>> Begin
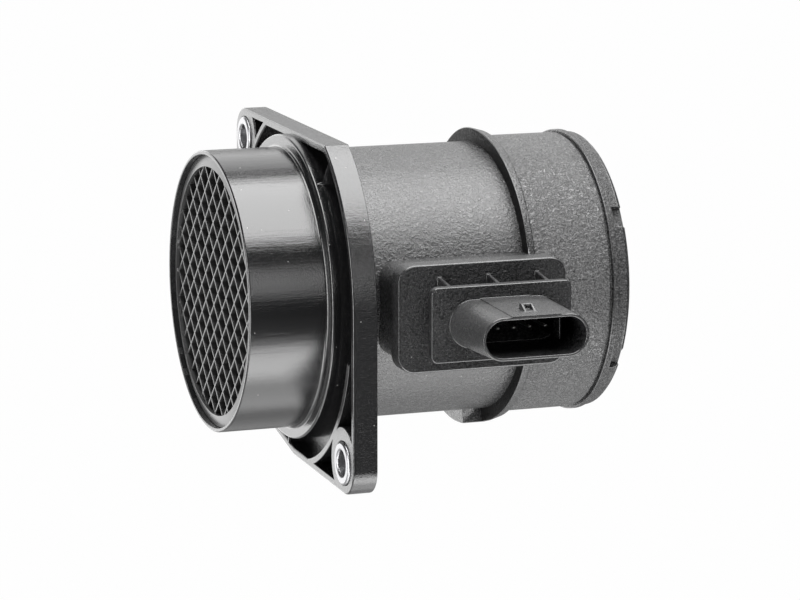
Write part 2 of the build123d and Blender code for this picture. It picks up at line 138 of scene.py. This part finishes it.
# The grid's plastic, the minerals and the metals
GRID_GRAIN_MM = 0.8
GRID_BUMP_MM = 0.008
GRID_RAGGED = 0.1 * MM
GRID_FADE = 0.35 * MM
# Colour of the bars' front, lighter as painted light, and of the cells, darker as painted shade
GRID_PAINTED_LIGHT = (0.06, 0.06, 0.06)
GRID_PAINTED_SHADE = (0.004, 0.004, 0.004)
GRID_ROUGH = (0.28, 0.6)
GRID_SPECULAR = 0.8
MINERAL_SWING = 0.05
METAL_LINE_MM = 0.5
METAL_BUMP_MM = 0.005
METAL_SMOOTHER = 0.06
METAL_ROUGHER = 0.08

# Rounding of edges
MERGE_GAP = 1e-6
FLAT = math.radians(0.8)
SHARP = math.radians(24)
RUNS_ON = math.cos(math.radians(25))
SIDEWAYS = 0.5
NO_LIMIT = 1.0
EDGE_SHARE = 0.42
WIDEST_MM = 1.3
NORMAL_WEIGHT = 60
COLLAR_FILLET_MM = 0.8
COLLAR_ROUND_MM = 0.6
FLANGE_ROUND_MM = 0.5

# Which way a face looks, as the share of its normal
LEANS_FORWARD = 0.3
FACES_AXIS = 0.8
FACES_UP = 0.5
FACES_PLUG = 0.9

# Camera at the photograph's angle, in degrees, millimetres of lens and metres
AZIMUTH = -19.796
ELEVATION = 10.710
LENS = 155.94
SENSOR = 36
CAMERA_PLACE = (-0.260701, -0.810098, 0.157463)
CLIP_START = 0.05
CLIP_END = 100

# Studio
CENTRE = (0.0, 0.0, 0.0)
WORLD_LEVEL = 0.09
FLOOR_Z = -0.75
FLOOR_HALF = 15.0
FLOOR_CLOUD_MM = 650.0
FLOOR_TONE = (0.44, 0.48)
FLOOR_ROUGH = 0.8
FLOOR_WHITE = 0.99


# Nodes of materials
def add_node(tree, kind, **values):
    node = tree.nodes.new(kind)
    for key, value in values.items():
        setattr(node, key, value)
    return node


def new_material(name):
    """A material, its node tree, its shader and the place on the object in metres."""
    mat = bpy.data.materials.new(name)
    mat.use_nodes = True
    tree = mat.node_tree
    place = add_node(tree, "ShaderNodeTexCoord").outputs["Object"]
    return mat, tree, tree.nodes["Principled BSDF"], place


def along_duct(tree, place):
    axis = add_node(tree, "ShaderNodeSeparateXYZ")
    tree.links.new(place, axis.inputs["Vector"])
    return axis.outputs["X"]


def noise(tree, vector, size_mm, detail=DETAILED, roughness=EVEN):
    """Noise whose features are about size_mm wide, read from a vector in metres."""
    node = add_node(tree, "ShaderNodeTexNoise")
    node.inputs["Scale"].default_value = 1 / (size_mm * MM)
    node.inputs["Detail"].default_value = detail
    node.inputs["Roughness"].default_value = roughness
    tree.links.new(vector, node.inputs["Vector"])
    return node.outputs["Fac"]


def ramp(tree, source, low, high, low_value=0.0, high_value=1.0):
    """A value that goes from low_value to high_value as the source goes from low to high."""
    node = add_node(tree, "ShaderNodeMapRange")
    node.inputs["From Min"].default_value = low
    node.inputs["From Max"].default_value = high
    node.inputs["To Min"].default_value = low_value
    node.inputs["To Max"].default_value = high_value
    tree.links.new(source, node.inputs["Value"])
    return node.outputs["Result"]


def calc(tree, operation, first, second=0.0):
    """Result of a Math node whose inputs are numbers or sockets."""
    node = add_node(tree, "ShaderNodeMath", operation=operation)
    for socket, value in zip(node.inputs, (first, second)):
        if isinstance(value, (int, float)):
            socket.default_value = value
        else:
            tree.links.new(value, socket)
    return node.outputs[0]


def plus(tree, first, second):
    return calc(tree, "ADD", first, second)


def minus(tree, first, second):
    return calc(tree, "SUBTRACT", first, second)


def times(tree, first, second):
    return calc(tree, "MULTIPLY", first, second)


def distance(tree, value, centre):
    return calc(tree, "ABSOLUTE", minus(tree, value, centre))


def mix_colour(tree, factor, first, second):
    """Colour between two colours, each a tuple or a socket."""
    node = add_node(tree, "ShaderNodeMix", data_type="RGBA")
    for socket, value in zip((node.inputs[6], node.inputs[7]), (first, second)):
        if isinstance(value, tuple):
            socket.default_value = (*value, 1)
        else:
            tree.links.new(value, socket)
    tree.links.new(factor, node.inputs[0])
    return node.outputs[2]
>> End
# [Set task]
In the listing above, reproduce the first line and each one after it through the line that contains "METAL_ROUGHER = 0.08".

# [Final answer]
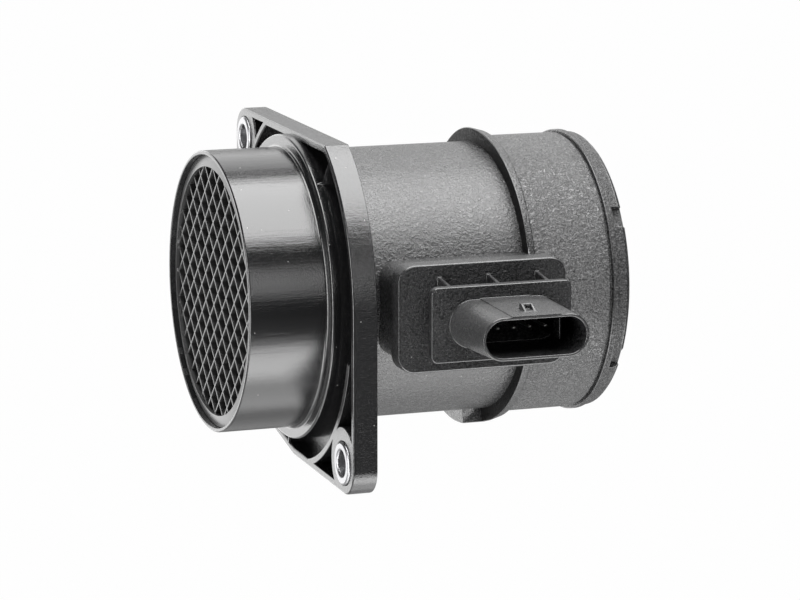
Write part 2 of the build123d and Blender code for this picture. It picks up at line 138 of scene.py. This part finishes it.
# The grid's plastic, the minerals and the metals
GRID_GRAIN_MM = 0.8
GRID_BUMP_MM = 0.008
GRID_RAGGED = 0.1 * MM
GRID_FADE = 0.35 * MM
# Colour of the bars' front, lighter as painted light, and of the cells, darker as painted shade
GRID_PAINTED_LIGHT = (0.06, 0.06, 0.06)
GRID_PAINTED_SHADE = (0.004, 0.004, 0.004)
GRID_ROUGH = (0.28, 0.6)
GRID_SPECULAR = 0.8
MINERAL_SWING = 0.05
METAL_LINE_MM = 0.5
METAL_BUMP_MM = 0.005
METAL_SMOOTHER = 0.06
METAL_ROUGHER = 0.08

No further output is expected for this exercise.